I wrote the minority report on how to introduce private capital into the nationalised railway when I was in government. I proposed keeping track and trains together. The majority went with the idea of splitting the ownership and management of track from trains. This just happened to be the EU view, which became a requirement. My main objection to the split was it created a massive monopoly track and stations provider which would be unresponsive to the ultimate customers, the passengers, and not especially responsive to the smaller and temporary franchise companies running the trains.
It was bound to lead to rows over who was to blame when a train is late. Was it poor track, bad signals, the requirements of the network provider? Or was it poor trains, driver problems or other issues from the operating companies? As I feared there were plenty of delays and plenty of disputes about who was to blame. Poor signalling and network management was often the cause, but so was poor labour relations by the train companies.
It was also likely to push the network provider back into the public sector. Such a large concentration of power invited Ministerial intervention. The perceived need to continue to subsidise the railways meant a stream of cash going from taxpayers to the industry, with the network provider likely to be lobbying. One of the main reasons nationalised monopolies often served their customers badly was the perception of their Boards and senior management that their customer was the government, not the people using the service or buying the product. They looked upwards for taxpayer cash and Ministerial directives. They did not look down to find out what customers wanted and to treasure their financial contributions.
I recommend that the government examine ways to reconnect track with trains under common management. That way the investment programmes can be compatible and co-ordinated, and passengers know who to blame for poor or insufficient service. The train company can be responsible for the whole experience, on the station, on the train and the train’s performance on the track. They would have more incentive to make those smaller but timely investments in better signals, better information systems, short passing places and the like that could revolutionise train service reliability and add to capacity where needed. One of the big constraints on train traffic growth today is the nationalised network providers inability to supply sufficient train slots at busy times for more popular services.

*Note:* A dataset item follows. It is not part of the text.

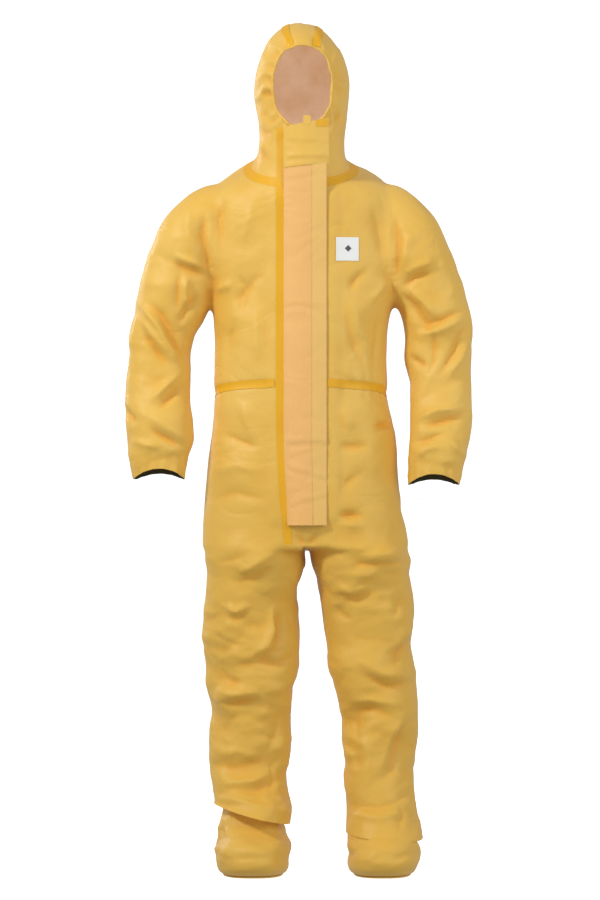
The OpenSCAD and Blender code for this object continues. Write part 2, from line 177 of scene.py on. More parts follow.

The integrated companies in turn must not be unchallenged monopolies otherwise they too will be less responsive to customers and more minded to play political games around subsidy and government led structural decisions. The main rail company owning a given line or region of track would have to treat the track as a common carrier and be prepared to lease train spaces to rival companies. There will need to be an independent access regulator to ensure this is observed and practised fairly. Challenger companies should also have the right to add track to the existing network, again with suitable regulatory supervision of revenue sharing, safety and other matters. It is possible to design decent sized integrated companies that leave open competition between lines and services. The obvious case of East coast versus West coast mainline is not the only one. These lines should be owned by different companies.
Train companies will need subsidy in some cases. There needs to be clear rules over subsidy allocation. The things to avoid include a subsidy system which protects a fossilised service, keeping routes which would be better replaced by new services. It is also a danger that the maximum subsidy goes to the least used service, providing a perverse incentive to run unpopular services because they have always been services.